Dodge Challenger Demon | Gdy 707 KM to za mało...

Kurz po Detroit nie zdążył jeszcze opaść, a Dodge już zapowiedział wielką premierę na targi w Nowym Jorku. W kwietniu poznamy Dodge'a Challengera Demon

Dodge Challenger Demon będzie najmocniejszym wcieleniem kultowego muscle cara. Mocą, osiągami i agresywnym wyglądem ma zdeklasować nawet Hellcata. Co ważne, nie jest to żaden projekt tuningowy, a ekstremalna wersja przygotowana przez samego Dodge'a. Koncern FCA opublikował pierwsze zdjęcie-teaser nowego modelu i zapowiedział, że auto zobaczymy już w kwietniu - podczas nowojorskiego Salonu Samochodowego.

Pod maską na pewno będzie pracować potężna 6,2-litrowa V-ósemka HEMi. W Hellcatach Dodge wyciska z niej oszałamiające 707 KM mocy i 881 Nm maksymalnego momentu obrotowego.
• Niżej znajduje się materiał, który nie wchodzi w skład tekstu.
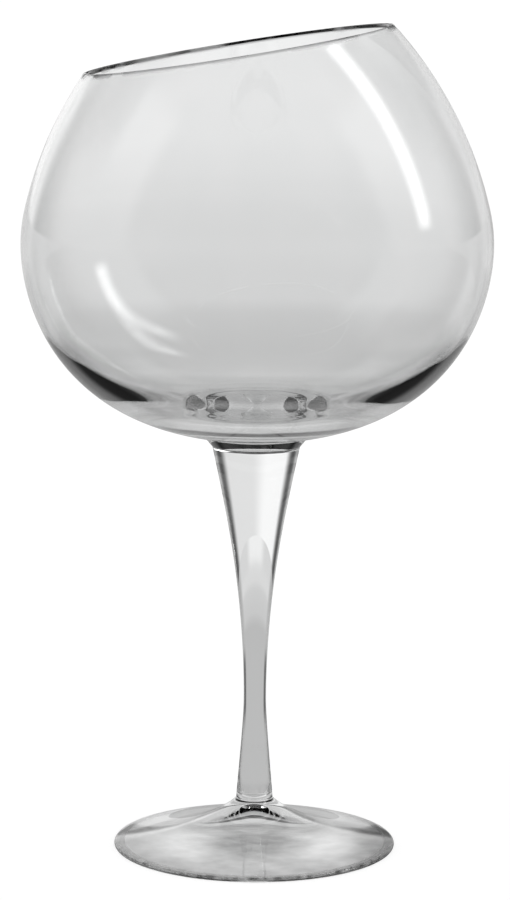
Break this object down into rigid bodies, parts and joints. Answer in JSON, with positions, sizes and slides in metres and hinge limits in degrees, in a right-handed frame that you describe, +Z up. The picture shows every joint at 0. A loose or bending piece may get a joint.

W Demonie moc musi zauważalnie wzrosnąć, bo według zapowiedzi marki "Demon wyraźnie przebije Hellcata". Może być ciekawie, bo Challenger Hellcat rozpędza się do 100 km/h w 3,5 sekundy. Prędkość maksymalna muscle cara to 320 km/h.

Dodge po raz pierwszy użył nazwy Demon w 1971 r. dla sportowej wersji modelu Dart. W 2007 r. zaprezentowano koncepcyjnego roadstera Dodge Demon Concept. Jednak projekt nie doczekał się wersji produkcyjnej. Teraz Demon powraca i na pewno trafi na drogi. Prawdopodobnie jeszcze w tym roku.

Nie pozostaje nam nic innego jak uzbroić się w cierpliwość. New York Auto Show startuje 12 kwietnia. Całkiem prawdopodobne, że FCA zdecyduje się na internetową premierę Demona jeszcze przed targami.